Write out the listing exactly as it is given.

# INFORMATION SUPPLIED start

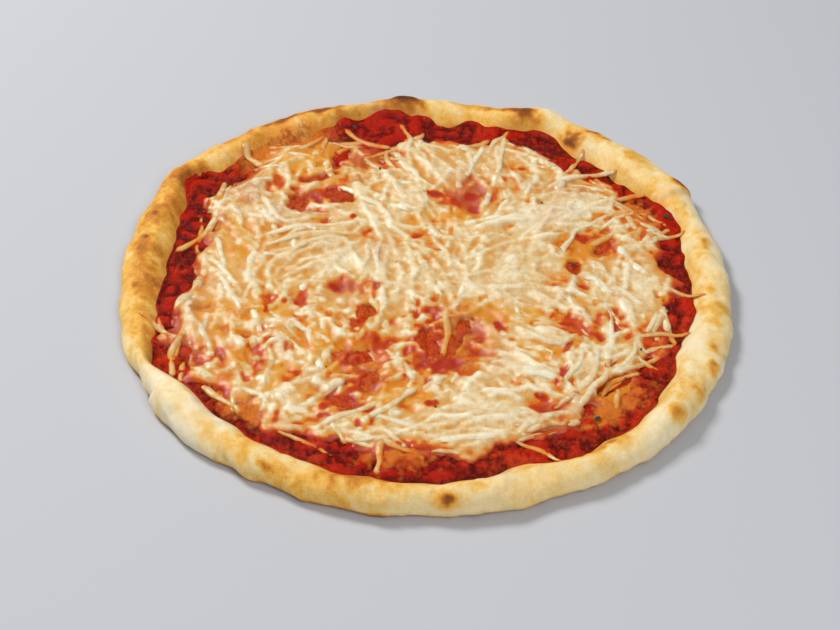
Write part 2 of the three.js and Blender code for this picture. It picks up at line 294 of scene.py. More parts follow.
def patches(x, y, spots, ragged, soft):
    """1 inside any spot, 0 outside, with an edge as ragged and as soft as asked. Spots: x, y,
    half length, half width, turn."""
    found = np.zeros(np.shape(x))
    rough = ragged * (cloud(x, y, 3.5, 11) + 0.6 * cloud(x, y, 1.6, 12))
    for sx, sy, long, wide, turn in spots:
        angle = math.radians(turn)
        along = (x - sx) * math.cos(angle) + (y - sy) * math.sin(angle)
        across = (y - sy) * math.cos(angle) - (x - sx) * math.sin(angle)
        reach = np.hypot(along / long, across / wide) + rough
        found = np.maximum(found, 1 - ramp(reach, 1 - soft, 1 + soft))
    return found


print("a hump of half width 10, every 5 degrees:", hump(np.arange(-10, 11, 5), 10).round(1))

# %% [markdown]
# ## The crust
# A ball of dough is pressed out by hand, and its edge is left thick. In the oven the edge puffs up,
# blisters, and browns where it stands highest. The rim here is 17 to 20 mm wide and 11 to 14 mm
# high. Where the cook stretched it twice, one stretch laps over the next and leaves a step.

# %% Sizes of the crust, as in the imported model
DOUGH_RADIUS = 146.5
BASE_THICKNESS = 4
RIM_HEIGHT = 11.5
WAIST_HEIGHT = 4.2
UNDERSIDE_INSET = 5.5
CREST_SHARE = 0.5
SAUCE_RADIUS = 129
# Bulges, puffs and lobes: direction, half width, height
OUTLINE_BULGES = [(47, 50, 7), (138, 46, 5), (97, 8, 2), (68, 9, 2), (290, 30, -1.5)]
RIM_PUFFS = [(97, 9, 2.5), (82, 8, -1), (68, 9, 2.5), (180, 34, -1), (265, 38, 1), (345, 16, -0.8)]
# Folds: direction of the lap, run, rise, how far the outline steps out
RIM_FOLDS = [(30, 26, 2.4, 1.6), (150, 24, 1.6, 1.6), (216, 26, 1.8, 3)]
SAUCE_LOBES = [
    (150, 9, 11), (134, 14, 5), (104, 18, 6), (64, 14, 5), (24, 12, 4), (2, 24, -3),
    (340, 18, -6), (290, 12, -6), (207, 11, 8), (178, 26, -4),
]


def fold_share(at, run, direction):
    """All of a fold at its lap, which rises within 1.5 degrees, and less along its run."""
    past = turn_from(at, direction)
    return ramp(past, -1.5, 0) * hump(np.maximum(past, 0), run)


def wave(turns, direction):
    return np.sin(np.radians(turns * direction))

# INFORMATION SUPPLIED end

RESPONSE TO THE TASK:
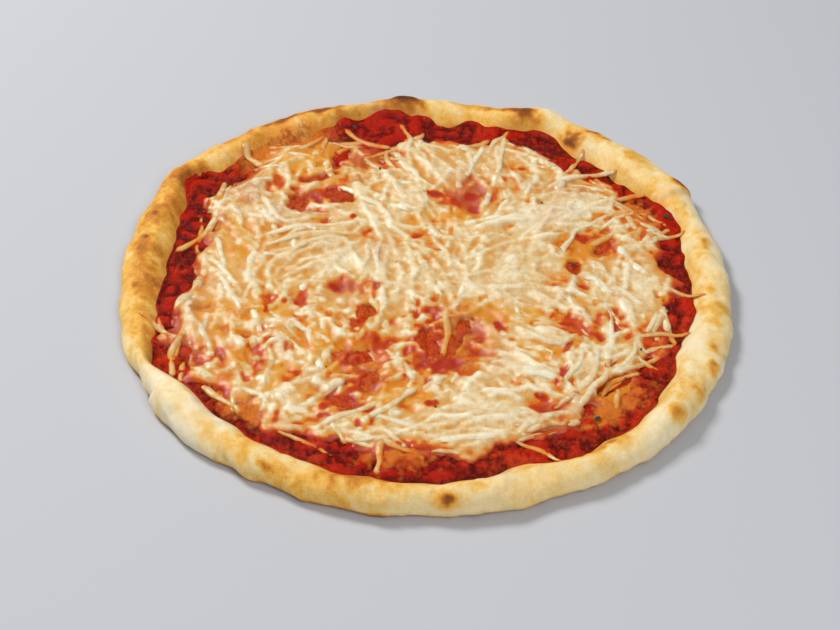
Write part 2 of the three.js and Blender code for this picture. It picks up at line 294 of scene.py. More parts follow.
def patches(x, y, spots, ragged, soft):
    """1 inside any spot, 0 outside, with an edge as ragged and as soft as asked. Spots: x, y,
    half length, half width, turn."""
    found = np.zeros(np.shape(x))
    rough = ragged * (cloud(x, y, 3.5, 11) + 0.6 * cloud(x, y, 1.6, 12))
    for sx, sy, long, wide, turn in spots:
        angle = math.radians(turn)
        along = (x - sx) * math.cos(angle) + (y - sy) * math.sin(angle)
        across = (y - sy) * math.cos(angle) - (x - sx) * math.sin(angle)
        reach = np.hypot(along / long, across / wide) + rough
        found = np.maximum(found, 1 - ramp(reach, 1 - soft, 1 + soft))
    return found


print("a hump of half width 10, every 5 degrees:", hump(np.arange(-10, 11, 5), 10).round(1))

# %% [markdown]
# ## The crust
# A ball of dough is pressed out by hand, and its edge is left thick. In the oven the edge puffs up,
# blisters, and browns where it stands highest. The rim here is 17 to 20 mm wide and 11 to 14 mm
# high. Where the cook stretched it twice, one stretch laps over the next and leaves a step.

# %% Sizes of the crust, as in the imported model
DOUGH_RADIUS = 146.5
BASE_THICKNESS = 4
RIM_HEIGHT = 11.5
WAIST_HEIGHT = 4.2
UNDERSIDE_INSET = 5.5
CREST_SHARE = 0.5
SAUCE_RADIUS = 129
# Bulges, puffs and lobes: direction, half width, height
OUTLINE_BULGES = [(47, 50, 7), (138, 46, 5), (97, 8, 2), (68, 9, 2), (290, 30, -1.5)]
RIM_PUFFS = [(97, 9, 2.5), (82, 8, -1), (68, 9, 2.5), (180, 34, -1), (265, 38, 1), (345, 16, -0.8)]
# Folds: direction of the lap, run, rise, how far the outline steps out
RIM_FOLDS = [(30, 26, 2.4, 1.6), (150, 24, 1.6, 1.6), (216, 26, 1.8, 3)]
SAUCE_LOBES = [
    (150, 9, 11), (134, 14, 5), (104, 18, 6), (64, 14, 5), (24, 12, 4), (2, 24, -3),
    (340, 18, -6), (290, 12, -6), (207, 11, 8), (178, 26, -4),
]


def fold_share(at, run, direction):
    """All of a fold at its lap, which rises within 1.5 degrees, and less along its run."""
    past = turn_from(at, direction)
    return ramp(past, -1.5, 0) * hump(np.maximum(past, 0), run)


def wave(turns, direction):
    return np.sin(np.radians(turns * direction))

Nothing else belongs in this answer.